There are tourists who think Nelson’s Column is a porn film, of course there are some who confuse the Abbey and the Cathedral.
Your heading brought to mind this poem by Wendy Cope
Engineers’ Corner
Why isn’t there an Engineers’ Corner in Westminster Abbey? In Britain we’ve always made more fuss of a ballad than a blueprint … How many schoolchildren dream of becoming great engineers?
Advertisement placed in The Times by the Engineering Council
We make more fuss of ballads than of blueprints —
That’s why so many poets ends up rich,
While engineers scrape by in cheerless garrets.
Who needs a bridge or dam? Who needs a ditch?

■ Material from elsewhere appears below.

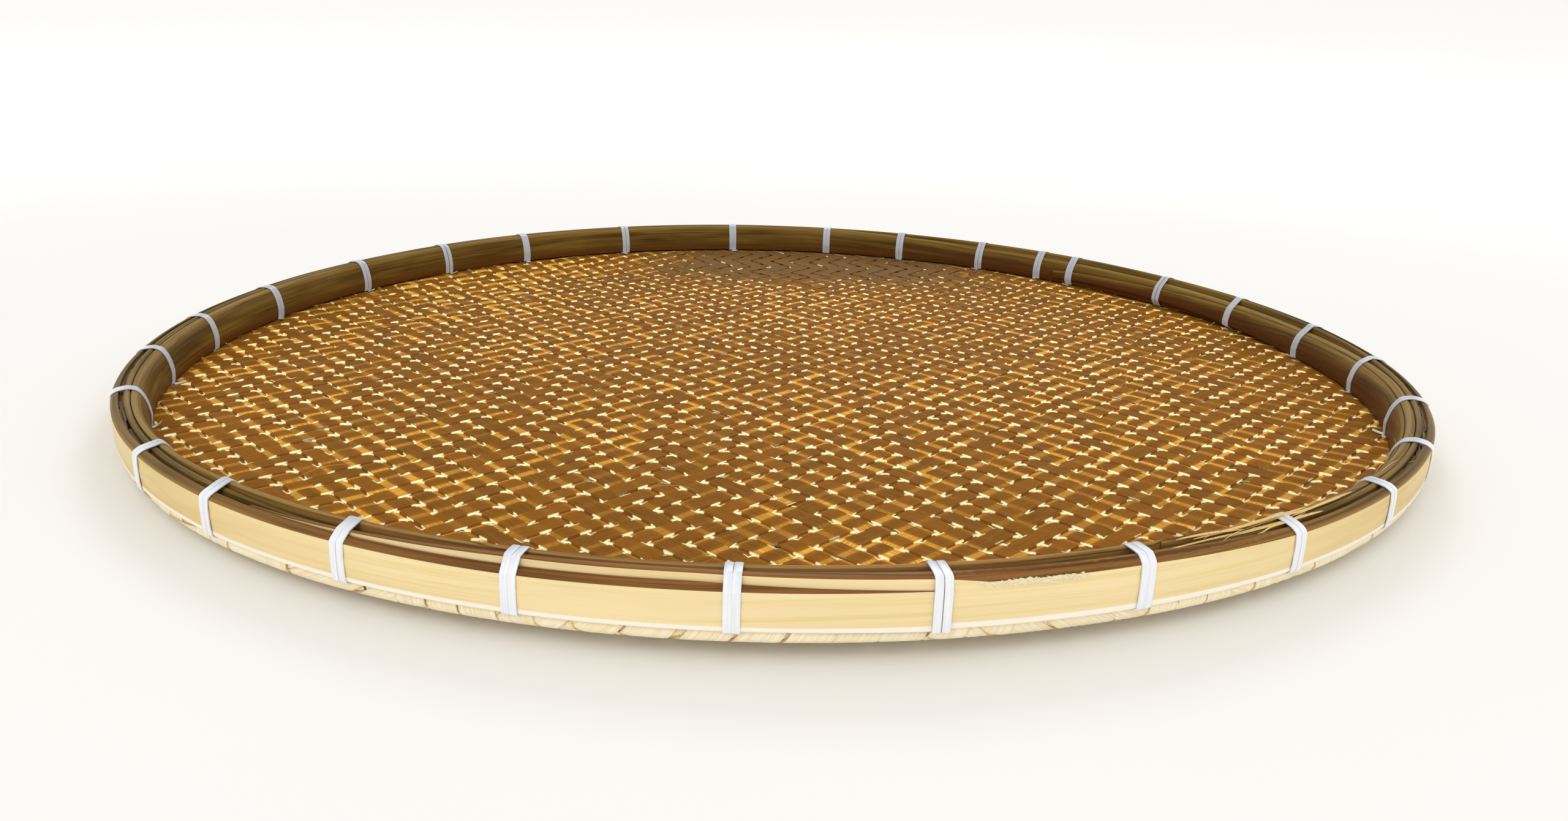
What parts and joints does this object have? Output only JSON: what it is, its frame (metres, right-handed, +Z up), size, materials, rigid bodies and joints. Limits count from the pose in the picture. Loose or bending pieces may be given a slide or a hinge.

Whereas the person who can write a sonnet
Has got it made. It’s always been the way,
For everybody knows that we need poems
And everybody reads them every day.
Yes, life is hard if you choose engineering —
You’re sure to need another job as well;
You’ll have to plan your projects in the evenings
Instead of going out. It must be hell.
While well-heeled poets ride around in Daimlers,
You’ll burn the midnight oil to earn a crust,
With no hope of a statue in the Abbey,
With no hope, even, of a modest bust.
No wonder small boys dream of writing couplets
And spurn the bike, the lorry and the train.
There’s far too much encouragement for poets —
That’s why the country’s going down the drain.
Though of course it has always been the case that poets, and not engineers, need day jobs - even in the UK. The Romantic poets could afford to combine poetry with an Epicurean lifestyle because they had inherited wealth. Lord Byron was not ennobled for his poetry.
There is in fact a scientists’ corner in Westminster Abbey, although it is not as famous as Poet’s corner.